The statement read that this stance unequivocally reveals the blatant double standards adopted by the European Union.

Syria calls on European Union to adopt a policy that is more balanced and consistent with the principles of international law, UN resolutions and human rights instruments, along with the immediate, complete and unconditional lifting of illegal unilateral coercive measures and the cessation of collective punishment policies against the peoples of the targeted countries, the Ministry concluded.

What’s Behind the Uptick in Israeli Strikes on Syria?

Israel has carried out four strikes on Syrian government-held areas in less than a week, targeting Syrian government forces and pro-Iran groups. Israel rarely comments on the strikes, but has said it will not allow its arch-foe, Iran, to extend its footprint in Syria. 

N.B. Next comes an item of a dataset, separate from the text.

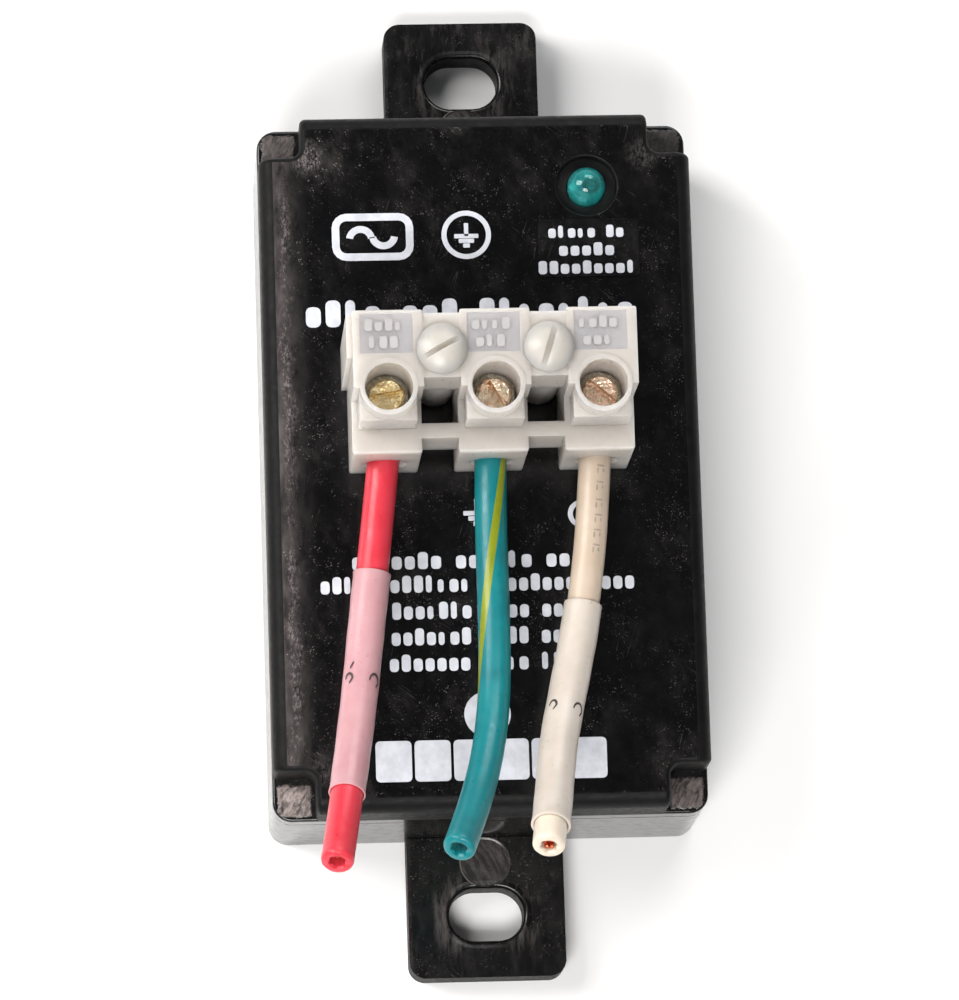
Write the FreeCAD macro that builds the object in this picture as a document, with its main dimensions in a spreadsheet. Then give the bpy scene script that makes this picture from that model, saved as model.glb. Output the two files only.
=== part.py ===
"""Surge protective device for a household electrical panel.

A black two-part moulded case with two slotted mounting tabs, a three-pole screw terminal block
on its front, an indicator lamp, three short wires clamped in the terminals, and the suppression
circuit inside.  Millimetres.  +Z points out of the front, +Y towards the lamp end, and z = 0 is
the back face.  Origin: centre of the back face.
"""
import FreeCAD, Part
import math
import os
import Sketcher
from FreeCAD import Placement, Rotation, Vector

doc = FreeCAD.newDocument("surge_protector")

# ---------------------------------------------------------------- driving dimensions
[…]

The reasons for the uptick in strikes, according to The Defense Post, include a security incident in Israel last month that triggered Israeli strikes on Iranian and Hezbollah bases in Syria, and Iran’s attempts to build up its arsenal in Syria in a way that impacts Israel’s ability to launch attacks when it wants. The strikes also send a message that Israel is determined to safeguard its frontiers, security, and citizens even during internal crises and legal overhauls.

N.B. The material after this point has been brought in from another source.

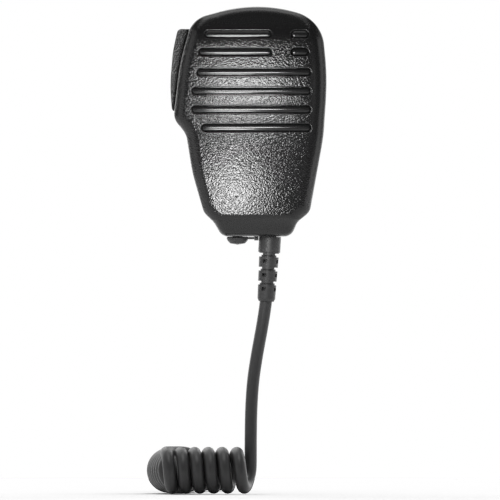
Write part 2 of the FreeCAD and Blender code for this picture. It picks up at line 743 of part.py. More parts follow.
# ---- plug ----
def plug_boot():
    start = plug_start_y
    profile = [(0, start), (2.8, start), (3.9, start + plug_boot_length), (0, start + plug_boot_length)]
    return turned_y(plug_x, plug_z, profile)


def plug_body():
    low_y = plug_start_y + plug_boot_length
    half = pin_spacing / 2 + 4.2
    outline = [(plug_x - half, plug_z - 4.5, 2), (plug_x + half, plug_z - 4.5, 2),
               (plug_x + half, plug_z + 4.5, 2), (plug_x - half, plug_z + 4.5, 2)]
    return front_plate(outline, low_y, low_y + plug_body_length)


def pin_face_y():
    return plug_start_y + plug_boot_length + plug_body_length


def pin_pieces(x, radius, length):
    """Sleeve, two insulating rings with the ring contact between them, and the tip of one pin."""
    y = pin_face_y()
    sleeve_end = y + 0.6 * length
    ring_end = y + 0.76 * length
    sleeve = rod_y(x, plug_z, radius, y, sleeve_end)
    spacer = rod_y(x, plug_z, radius, sleeve_end, sleeve_end + 0.6)
    contact = rod_y(x, plug_z, radius, sleeve_end + 0.6, ring_end)
    spacer_two = rod_y(x, plug_z, radius, ring_end, ring_end + 0.6)
    tip = turned_y(x, plug_z, [
        (0, ring_end + 0.6), (0.7 * radius, ring_end + 0.6), (radius, ring_end + 1.5),
        (0.25 * radius, y + length), (0, y + length)])
    return sleeve, contact, tip, [spacer, spacer_two]


# ---- clip ----
def clip_insert():
    return ring_y(0, swivel_z, stud_radius, clip_screw_radius, parting_y + 5.0, back_y - 1.25)


def clip_hub():
    hub = rod_y(0, swivel_z, hub_radius, back_y - 1.15, -plate_thickness)
    return hub.cut(rod_y(0, swivel_z, clip_screw_radius + 0.08, -20, 5))


def clip_base():
    half = clip_half_width
    outline = [(-half, -4.0, 4), (half, -4.0, 4), (half, 40.0, 5), (-half, 40.0, 5)]
    plate = front_plate(outline, -plate_thickness, 0)
    ear = [
        (-plate_thickness, 24.5, 0), (0, 24.5, 0), (7.3, 28.0, 2), (7.3, 32.5, 2), (0, 37.0, 0),
        (-plate_thickness, 37.0, 0),
    ]
    ears = [side_plate(ear, low, low + 1.2) for low in (-half, half - 1.2)]
    base = fuse([plate] + ears)
    return base.cut([
        rod_y(0, swivel_z, clip_screw_radius + 0.08, -20, 5),
        rod_x(clip_pin_y, clip_pin_z, clip_pin_radius, -20, 20)])


def clip_lever():
    half = clip_half_width - 1.5
    arm = [
        (0.1, -1.6, 0.3), (1.8, -3.0, 1), (8.8, 3.2, 5), (9.6, 30.0, 20), (13.4, 43.6, 0.9),
        (11.7, 44.2, 0.9), (7.7, 30.4, 20), (6.9, 4.9, 3), (0.1, 1.2, 0.3),
    ]
    bar = side_plate(arm, -half, half)
    cheek = [(9.2, 26.5, 0.5), (9.2, 33.5, 0.5), (3.4, 32.6, 1.5), (2.4, 30.0, 1.5), (3.4, 27.4, 1.5)]
    cheeks = [side_plate(cheek, low, low + 1.2) for low in (-half, half - 1.2)]
    lever = fuse([bar] + cheeks)
    return lever.cut(rod_x(clip_pin_y, clip_pin_z, clip_pin_radius + 0.05, -20, 20))


def clip_pin():
    half = clip_half_width
    heads = [rod_x(clip_pin_y, clip_pin_z, 2.0, low, low + 0.5) for low in (-half - 0.5, half)]
    return fuse([rod_x(clip_pin_y, clip_pin_z, clip_pin_radius, -half, half)] + heads)


def clip_spring():
    return rod_x(clip_pin_y, clip_pin_z, 2.5, -4.6, 4.6).cut(rod_x(clip_pin_y, clip_pin_z, 1.6, -5, 5))


def clip_washer():
    return ring_y(0, swivel_z, 3.8, clip_screw_radius, 0.05, 0.55)


def clip_screw():
    head = rod_y(0, swivel_z, 3.4, 0.55, 2.3)
    for turn in (0, 90):
        slit = box(-2.2, 2.2, 1.3, 2.6, swivel_z - 0.4, swivel_z + 0.4)
        slit.rotate(Vector(0, 0, swivel_z), Vector(0, 1, 0), turn)
        head = head.cut(slit)
    return fuse([head, rod_y(0, swivel_z, clip_screw_radius, -12.0, 0.55)])


def main():
    os.makedirs("parts", exist_ok=True)
    makers = [
        front_case, rear_case, case_gasket, case_screws, case_inserts, grille_membrane, speaker_gasket,
        speaker_frame, speaker_yoke, speaker_magnet, speaker_pole_plate, speaker_cone, speaker_dust_cap,
        speaker_voice_coil, speaker_surround, speaker_screws, mic_capsule, mic_grommet, circuit_board,
        board_screws, board_chips, board_capacitors, wire_header, inner_wires, ptt_button, ptt_pad,
        ptt_pivot_pin, ptt_switch_body, ptt_switch_plunger, ptt_return_spring, jack_body, jack_terminals,
        jack_cap, jack_cap_tether, jack_cap_peg, cord_boot, cord_entry, cord_clamp, cord_clamp_screws,
        cord_coil, plug_boot, plug_body, clip_insert, clip_hub, clip_base, clip_lever, clip_pin,
        clip_spring, clip_washer, clip_screw,
    ]
    for maker in makers:
        save(maker.__name__, maker())
    save("cord_lead", tube("cord_lead", lead_route, cord_radius))
    save("cord_tail", tube("cord_tail", tail_route, cord_radius))
    large = pin_pieces(plug_x - pin_spacing / 2, large_pin_radius, large_pin_length)
    small = pin_pieces(plug_x + pin_spacing / 2, small_pin_radius, small_pin_length)
    for size, pieces in (("large", large), ("small", small)):
        for label, piece in zip(("sleeve", "ring", "tip"), pieces):
            save("plug_" + size + "_" + label, piece)
    save("plug_insulators", Part.makeCompound(large[3] + small[3]))


main()
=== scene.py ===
import json
import math

import bmesh
import bpy
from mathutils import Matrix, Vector


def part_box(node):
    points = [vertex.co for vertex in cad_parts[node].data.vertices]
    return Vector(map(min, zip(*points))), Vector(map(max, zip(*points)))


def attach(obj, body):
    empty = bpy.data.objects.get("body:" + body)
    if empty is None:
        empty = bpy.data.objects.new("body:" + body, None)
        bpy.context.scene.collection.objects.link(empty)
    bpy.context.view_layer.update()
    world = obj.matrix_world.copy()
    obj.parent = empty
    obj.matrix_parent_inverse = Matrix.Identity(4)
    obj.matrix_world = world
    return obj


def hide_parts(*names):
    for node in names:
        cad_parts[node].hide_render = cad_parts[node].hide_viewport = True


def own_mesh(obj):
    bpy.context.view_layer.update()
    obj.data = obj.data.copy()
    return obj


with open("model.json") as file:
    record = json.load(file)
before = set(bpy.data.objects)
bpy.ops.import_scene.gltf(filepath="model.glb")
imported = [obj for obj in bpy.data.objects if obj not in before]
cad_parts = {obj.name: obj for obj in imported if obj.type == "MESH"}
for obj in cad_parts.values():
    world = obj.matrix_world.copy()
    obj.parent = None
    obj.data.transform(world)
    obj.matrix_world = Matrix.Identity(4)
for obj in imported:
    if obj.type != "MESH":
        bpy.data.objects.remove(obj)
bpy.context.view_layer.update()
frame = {"nodes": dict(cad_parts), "record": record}
nodes = frame["nodes"]
scene = bpy.context.scene

MM = 0.001


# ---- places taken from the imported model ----
case_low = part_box("front_case")[0]
floor_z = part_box("cord_coil")[0].z


# ---- shader maths ----
class Value:
    """A shader socket that can stand in a Python expression."""

    def __init__(self, paint, socket):
        self.paint = paint
        self.socket = socket

    def maths(self, operation, first, second):
        return self.paint.node("ShaderNodeMath", {"operation": operation}, {0: first, 1: second})

    def __add__(self, other):
        return self.maths("ADD", self, other)

    __radd__ = __add__

    def __sub__(self, other):
        return self.maths("SUBTRACT", self, other)

    def __rsub__(self, other):
        return self.maths("SUBTRACT", other, self)

    def __mul__(self, other):
        return self.maths("MULTIPLY", self, other)

    __rmul__ = __mul__

    def at_least(self, other):
        return self.maths("MAXIMUM", self, other)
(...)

Repatriation of Canadian women and children detained in Syrian camps underway

CBS News reported that the Canadian government has begun repatriating a group of women and children from Kurdish-controlled camps in Syria suspected of having ties with ISIS, according to immigration lawyer Asiya Hirji. The effort is part of a deal struck by Global Affairs Canada in January to bring back six women and 13 children. However, it is unclear whether a Quebec mother and her six children, represented by Ottawa lawyer Lawrence Greenspon, are part of the process. Greenspon said the mother agreed to send her children to Canada but wanted to go with them. The government has agreed to repatriate 19 women and children in total.